Concerning the role of litigation counsel in the matter, the Court pointed out that this attorney had not specifically listed each “Disbursement” in his own initial declaration, and thus the Court “might understand that [he] was then relying on” the settlement partner’s declaration in her role as settlement counsel. Id. at *2. “However, once the Court raised the issue of the accuracy of the alleged ‘Disbursements’ set forth in [settlement counsel’s] Declaration, [litigation counsel] failed to personally investigate those claims and, in fact, filed another Declaration supporting the inaccurate investigator disbursements.” Id. at *5. That failure violated litigation counsel’s obligation to “correct a false statement of material fact” and was the basis of the Court’s decision to admonish litigation counsel. Id.

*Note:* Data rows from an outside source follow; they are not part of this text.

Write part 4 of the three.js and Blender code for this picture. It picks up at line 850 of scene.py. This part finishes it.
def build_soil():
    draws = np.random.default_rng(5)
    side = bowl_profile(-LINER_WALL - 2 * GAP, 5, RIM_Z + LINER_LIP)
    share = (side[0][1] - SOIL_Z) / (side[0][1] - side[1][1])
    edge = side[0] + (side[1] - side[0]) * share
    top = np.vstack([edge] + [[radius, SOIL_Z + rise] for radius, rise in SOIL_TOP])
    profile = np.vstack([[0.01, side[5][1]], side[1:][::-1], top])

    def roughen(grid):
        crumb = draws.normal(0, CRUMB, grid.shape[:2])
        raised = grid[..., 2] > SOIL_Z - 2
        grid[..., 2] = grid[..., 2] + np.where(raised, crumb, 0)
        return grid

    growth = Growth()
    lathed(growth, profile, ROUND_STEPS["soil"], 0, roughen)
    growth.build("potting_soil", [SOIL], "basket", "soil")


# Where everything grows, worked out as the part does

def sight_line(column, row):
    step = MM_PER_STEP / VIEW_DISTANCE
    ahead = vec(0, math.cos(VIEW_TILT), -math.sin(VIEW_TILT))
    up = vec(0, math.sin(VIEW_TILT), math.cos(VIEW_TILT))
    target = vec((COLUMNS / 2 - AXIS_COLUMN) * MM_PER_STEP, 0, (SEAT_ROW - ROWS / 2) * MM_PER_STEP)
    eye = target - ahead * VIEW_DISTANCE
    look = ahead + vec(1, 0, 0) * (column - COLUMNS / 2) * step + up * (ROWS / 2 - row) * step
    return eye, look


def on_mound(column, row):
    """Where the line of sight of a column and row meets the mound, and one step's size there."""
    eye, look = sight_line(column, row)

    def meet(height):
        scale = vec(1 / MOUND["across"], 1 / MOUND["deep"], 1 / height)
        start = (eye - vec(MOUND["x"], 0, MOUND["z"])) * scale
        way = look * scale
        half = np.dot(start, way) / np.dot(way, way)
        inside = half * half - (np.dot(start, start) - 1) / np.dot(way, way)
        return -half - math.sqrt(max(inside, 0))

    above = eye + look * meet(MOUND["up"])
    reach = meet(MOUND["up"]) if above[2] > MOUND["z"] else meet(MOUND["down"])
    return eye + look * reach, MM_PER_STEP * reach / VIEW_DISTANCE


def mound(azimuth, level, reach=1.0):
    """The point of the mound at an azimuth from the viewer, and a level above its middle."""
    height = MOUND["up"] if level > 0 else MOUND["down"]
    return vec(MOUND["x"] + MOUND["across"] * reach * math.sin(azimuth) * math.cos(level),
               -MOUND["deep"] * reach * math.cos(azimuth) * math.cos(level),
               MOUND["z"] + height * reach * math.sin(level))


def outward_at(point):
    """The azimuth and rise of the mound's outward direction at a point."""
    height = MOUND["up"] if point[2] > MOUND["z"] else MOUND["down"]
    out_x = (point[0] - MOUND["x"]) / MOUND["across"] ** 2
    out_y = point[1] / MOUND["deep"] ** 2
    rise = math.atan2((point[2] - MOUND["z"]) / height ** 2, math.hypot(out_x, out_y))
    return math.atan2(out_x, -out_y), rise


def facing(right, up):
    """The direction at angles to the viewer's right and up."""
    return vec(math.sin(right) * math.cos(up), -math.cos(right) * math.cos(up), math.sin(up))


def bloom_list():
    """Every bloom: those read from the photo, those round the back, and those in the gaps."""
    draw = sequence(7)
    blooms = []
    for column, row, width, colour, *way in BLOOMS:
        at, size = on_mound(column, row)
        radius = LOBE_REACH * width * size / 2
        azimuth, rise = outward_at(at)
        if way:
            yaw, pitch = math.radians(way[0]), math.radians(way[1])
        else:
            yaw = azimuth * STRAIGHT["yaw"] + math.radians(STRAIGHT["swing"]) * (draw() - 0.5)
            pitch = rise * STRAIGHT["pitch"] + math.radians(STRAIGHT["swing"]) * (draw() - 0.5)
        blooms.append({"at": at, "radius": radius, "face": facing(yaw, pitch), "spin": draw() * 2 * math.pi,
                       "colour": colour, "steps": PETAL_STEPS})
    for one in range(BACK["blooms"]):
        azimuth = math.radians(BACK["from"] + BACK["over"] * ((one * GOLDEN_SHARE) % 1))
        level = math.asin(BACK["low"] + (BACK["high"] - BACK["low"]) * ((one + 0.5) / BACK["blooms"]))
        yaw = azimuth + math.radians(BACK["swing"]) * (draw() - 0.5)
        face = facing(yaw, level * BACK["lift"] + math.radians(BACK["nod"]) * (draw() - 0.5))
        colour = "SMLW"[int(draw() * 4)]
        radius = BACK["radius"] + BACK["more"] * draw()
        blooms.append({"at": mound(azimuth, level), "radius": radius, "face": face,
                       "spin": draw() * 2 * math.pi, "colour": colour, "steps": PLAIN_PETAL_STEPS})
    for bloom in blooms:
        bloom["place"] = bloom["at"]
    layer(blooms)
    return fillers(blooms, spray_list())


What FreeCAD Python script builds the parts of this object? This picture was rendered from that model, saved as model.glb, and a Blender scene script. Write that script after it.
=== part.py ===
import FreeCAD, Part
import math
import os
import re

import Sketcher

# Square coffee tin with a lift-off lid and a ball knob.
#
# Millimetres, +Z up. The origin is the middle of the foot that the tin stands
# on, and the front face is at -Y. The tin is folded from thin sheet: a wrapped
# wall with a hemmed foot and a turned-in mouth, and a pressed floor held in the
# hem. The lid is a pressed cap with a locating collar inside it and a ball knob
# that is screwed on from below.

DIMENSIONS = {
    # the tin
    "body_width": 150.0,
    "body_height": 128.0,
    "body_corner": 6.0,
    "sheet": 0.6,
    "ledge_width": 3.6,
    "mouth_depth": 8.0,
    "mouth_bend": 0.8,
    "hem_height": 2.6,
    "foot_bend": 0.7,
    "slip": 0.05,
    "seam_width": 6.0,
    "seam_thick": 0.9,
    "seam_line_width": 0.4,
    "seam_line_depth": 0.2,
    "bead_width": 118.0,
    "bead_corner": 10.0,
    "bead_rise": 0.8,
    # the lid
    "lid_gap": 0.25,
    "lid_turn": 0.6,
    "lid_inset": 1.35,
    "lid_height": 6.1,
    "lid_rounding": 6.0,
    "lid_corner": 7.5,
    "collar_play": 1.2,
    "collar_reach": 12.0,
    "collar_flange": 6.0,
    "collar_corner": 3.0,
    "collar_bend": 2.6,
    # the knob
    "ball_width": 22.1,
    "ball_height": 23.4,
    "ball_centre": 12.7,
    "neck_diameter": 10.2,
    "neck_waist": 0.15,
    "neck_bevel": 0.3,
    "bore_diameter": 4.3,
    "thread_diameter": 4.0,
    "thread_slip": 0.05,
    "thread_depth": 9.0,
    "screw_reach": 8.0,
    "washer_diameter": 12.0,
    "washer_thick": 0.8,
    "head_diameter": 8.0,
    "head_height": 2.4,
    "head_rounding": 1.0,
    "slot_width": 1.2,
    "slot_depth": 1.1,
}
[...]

The most pertinent takeaway from this installment of the Wine and Roses saga arises from the Court’s discussion if its decision not to discipline the firm itself. In contrast to the “excuses” approach taken by the settlement and litigation partners, the law firm presented a number of actions it had taken in an effort to ensure that firm attorneys were forthcoming with courts on fee and expense requests in the future. First, the firm advised the settlement partner that she was no longer authorized to submit fee or expense applications on behalf of the firm, and that she would retire from the firm on July 31, 2012. Second, the firm scheduled a continuing legal education program for all of its attorneys and staff on billing, expense, and timekeeping procedures.  Noting that these concrete actions “are likely more rigorous than those in most similar firms,” (id. at *6), the Court was “satisfied” that “there is no or little likelihood for similar failures by members of that firm in the future.” Id.